Directions:
Wherever the word "axes" appears in a line, extract that line.

Collected data
- - - -

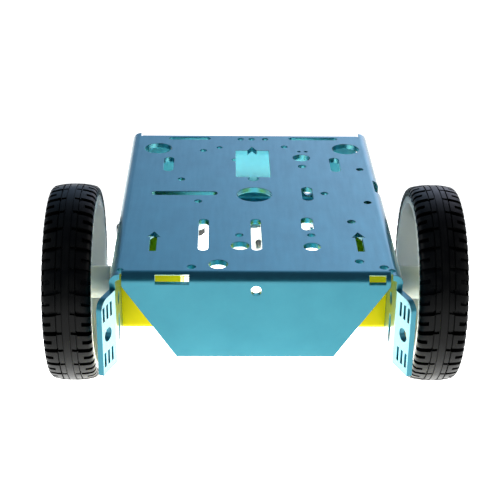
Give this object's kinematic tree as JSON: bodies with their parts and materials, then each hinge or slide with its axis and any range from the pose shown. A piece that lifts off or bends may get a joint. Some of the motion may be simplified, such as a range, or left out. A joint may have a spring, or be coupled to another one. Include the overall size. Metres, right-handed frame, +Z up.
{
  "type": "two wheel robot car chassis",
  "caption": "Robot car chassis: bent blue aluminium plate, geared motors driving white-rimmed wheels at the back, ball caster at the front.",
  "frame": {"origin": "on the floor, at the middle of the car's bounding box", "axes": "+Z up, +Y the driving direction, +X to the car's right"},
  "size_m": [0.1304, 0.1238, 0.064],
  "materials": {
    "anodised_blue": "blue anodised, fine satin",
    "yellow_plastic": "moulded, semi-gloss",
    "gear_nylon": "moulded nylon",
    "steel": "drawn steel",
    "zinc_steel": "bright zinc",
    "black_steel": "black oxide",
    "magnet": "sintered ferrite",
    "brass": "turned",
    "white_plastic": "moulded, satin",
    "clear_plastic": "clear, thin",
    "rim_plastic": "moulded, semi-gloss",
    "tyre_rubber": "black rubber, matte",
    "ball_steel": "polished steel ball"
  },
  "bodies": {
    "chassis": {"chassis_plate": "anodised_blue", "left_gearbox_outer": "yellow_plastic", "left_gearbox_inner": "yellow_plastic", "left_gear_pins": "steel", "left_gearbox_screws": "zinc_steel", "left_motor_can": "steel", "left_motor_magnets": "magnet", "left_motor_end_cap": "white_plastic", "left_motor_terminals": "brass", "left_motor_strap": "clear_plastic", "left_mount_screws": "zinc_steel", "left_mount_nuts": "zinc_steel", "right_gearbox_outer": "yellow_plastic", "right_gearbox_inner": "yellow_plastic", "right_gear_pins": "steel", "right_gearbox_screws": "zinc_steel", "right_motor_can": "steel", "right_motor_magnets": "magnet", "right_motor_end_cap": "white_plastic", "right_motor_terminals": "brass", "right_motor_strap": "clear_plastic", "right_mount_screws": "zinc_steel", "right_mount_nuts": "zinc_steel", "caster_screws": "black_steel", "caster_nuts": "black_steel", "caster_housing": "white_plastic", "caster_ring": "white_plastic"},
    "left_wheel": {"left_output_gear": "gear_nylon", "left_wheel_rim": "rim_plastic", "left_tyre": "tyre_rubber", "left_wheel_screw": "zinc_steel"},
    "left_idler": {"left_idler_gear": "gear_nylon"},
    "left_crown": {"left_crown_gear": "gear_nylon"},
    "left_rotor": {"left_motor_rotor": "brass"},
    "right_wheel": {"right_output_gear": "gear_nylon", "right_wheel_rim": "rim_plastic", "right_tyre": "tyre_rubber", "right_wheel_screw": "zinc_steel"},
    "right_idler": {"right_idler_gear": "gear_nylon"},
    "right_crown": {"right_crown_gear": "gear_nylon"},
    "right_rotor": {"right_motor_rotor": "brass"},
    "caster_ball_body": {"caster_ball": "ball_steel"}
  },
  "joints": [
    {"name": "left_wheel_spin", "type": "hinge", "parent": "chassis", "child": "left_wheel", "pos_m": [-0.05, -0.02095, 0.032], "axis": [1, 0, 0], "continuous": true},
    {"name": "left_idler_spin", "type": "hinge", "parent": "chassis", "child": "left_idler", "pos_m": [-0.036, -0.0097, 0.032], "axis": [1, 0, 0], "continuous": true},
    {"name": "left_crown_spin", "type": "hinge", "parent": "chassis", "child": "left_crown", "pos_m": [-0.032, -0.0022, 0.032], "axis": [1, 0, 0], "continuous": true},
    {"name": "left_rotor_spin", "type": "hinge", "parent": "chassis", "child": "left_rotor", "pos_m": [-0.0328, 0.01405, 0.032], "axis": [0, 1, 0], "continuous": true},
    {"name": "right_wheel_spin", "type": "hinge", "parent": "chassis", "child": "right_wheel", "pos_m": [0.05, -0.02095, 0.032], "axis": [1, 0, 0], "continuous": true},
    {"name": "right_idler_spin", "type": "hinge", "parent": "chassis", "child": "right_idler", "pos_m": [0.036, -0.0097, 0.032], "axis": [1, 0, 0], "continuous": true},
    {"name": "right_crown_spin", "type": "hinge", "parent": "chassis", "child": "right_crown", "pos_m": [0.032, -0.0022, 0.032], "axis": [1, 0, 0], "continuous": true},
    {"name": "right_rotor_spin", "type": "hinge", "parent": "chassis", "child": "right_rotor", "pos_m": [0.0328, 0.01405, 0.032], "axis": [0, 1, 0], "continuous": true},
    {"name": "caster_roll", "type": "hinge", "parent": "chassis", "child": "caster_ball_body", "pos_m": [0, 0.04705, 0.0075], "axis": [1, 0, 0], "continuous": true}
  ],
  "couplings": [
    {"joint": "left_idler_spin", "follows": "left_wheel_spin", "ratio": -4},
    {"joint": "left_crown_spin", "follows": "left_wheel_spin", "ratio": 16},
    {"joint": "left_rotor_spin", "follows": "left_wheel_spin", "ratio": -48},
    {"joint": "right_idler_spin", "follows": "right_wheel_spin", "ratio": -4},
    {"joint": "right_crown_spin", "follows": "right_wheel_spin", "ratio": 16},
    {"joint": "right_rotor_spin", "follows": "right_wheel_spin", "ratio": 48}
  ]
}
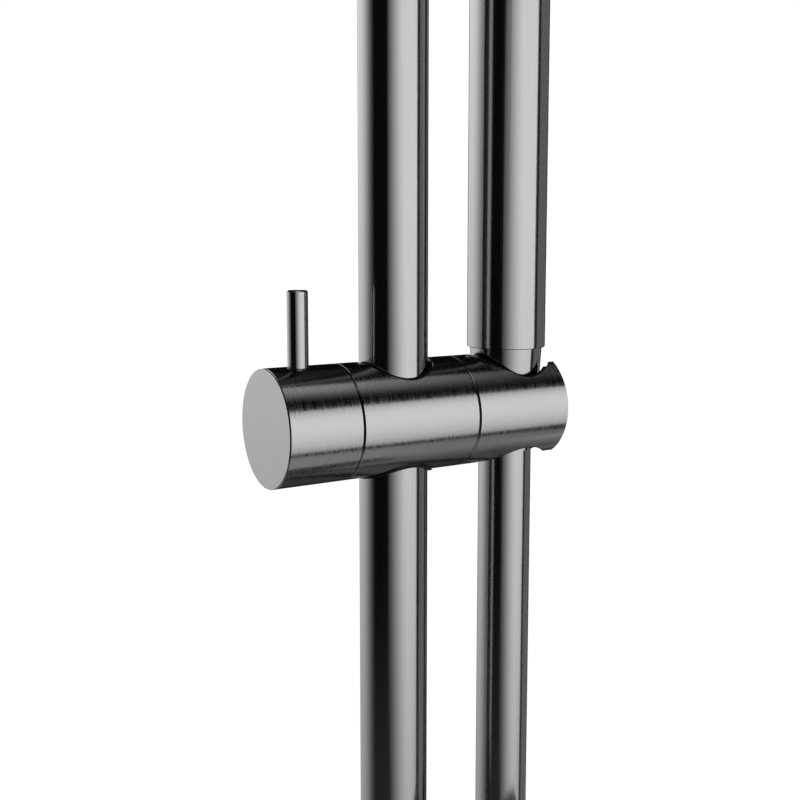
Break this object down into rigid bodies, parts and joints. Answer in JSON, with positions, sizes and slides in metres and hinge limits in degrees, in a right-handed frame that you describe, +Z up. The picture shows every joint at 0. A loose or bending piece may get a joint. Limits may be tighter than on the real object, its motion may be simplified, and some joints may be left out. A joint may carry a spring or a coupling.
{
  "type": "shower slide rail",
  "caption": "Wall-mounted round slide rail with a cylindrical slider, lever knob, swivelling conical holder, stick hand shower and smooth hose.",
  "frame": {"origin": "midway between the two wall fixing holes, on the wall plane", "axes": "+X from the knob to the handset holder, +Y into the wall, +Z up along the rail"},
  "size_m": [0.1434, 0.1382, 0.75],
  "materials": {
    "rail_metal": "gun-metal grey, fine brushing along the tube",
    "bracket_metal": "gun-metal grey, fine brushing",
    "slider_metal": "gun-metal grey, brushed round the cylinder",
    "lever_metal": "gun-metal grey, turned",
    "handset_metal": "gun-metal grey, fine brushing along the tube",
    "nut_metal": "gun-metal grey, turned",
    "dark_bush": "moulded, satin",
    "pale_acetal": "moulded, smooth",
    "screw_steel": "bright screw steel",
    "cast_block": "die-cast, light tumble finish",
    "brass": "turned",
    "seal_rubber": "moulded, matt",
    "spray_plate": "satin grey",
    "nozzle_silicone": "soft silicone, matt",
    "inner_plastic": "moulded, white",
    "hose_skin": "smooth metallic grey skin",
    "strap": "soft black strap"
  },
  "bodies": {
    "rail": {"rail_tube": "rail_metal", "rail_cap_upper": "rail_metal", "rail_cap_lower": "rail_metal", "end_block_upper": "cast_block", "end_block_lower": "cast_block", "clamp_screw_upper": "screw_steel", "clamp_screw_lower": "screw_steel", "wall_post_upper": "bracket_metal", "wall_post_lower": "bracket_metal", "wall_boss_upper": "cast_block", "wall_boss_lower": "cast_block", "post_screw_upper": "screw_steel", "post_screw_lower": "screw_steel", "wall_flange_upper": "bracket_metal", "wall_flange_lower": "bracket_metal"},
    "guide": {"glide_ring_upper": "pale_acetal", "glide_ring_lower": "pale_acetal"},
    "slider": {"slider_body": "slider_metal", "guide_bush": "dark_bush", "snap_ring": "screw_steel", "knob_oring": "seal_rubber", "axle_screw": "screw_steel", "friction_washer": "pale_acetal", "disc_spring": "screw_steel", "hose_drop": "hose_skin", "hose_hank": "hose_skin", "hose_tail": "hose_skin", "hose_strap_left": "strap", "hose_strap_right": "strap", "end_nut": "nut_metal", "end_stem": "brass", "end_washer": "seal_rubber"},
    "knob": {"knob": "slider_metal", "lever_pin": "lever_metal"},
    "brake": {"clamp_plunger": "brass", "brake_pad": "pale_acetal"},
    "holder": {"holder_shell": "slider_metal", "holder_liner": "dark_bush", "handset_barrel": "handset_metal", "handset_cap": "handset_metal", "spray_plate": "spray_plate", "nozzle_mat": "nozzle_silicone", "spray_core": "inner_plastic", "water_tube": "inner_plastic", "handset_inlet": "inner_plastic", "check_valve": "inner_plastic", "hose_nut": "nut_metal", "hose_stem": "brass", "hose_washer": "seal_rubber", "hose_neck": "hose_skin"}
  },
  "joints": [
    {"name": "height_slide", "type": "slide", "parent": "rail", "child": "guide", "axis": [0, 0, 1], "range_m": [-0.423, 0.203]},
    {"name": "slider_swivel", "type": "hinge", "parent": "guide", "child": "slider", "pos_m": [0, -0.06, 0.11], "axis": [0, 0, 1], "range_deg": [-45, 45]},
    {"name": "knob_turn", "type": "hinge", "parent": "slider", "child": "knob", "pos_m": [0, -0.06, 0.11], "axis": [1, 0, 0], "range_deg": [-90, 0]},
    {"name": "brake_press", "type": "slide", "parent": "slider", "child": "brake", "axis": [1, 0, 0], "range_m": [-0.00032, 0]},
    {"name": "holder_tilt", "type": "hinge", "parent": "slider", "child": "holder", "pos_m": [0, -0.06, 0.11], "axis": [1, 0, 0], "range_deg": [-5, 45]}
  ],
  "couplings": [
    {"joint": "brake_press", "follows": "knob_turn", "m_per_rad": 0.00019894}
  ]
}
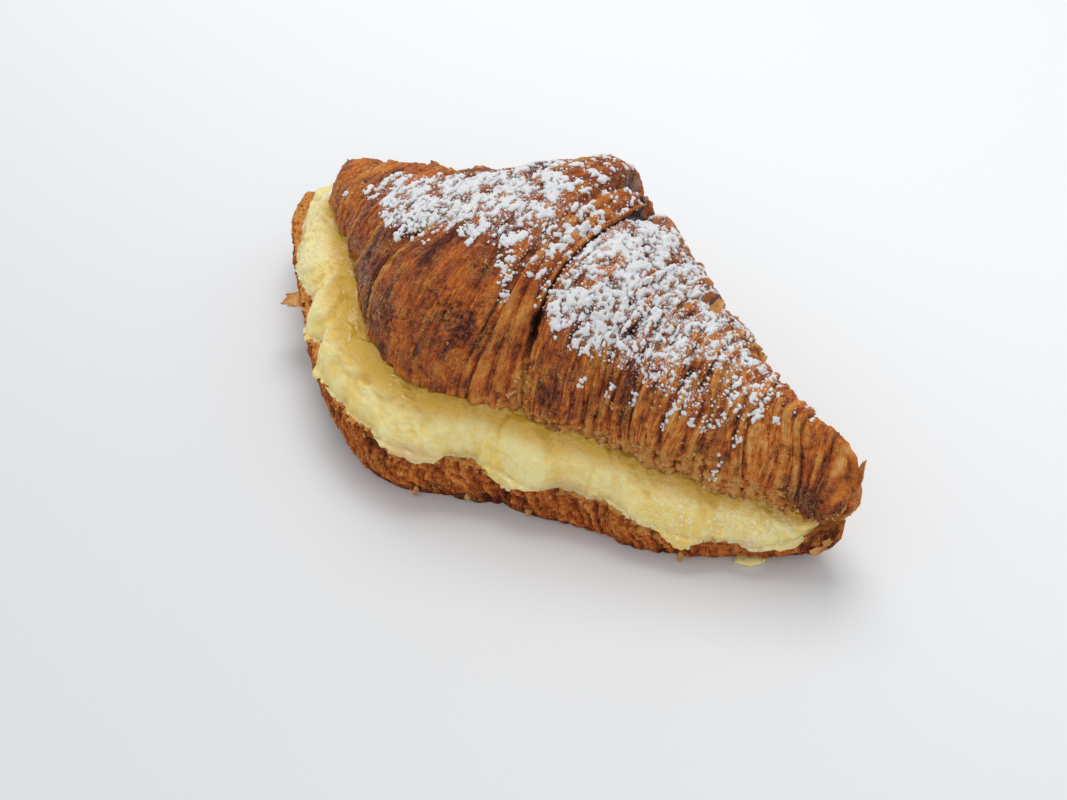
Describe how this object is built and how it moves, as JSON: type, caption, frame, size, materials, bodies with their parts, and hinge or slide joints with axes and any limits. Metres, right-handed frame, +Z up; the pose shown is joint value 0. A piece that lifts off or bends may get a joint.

- - - -

Output:
  "frame": {"origin": "on the floor, at the middle of the car's bounding box", "axes": "+Z up, +Y the driving direction, +X to the car's right"},
  "frame": {"origin": "midway between the two wall fixing holes, on the wall plane", "axes": "+X from the knob to the handset holder, +Y into the wall, +Z up along the rail"},
Describe how this object is built and how it moves, as JSON: type, caption, frame, size, materials, bodies with their parts, and hinge or slide joints with axes and any limits. Metres, right-handed frame, +Z up; the pose shown is joint value 0. A piece that lifts off or bends may get a joint.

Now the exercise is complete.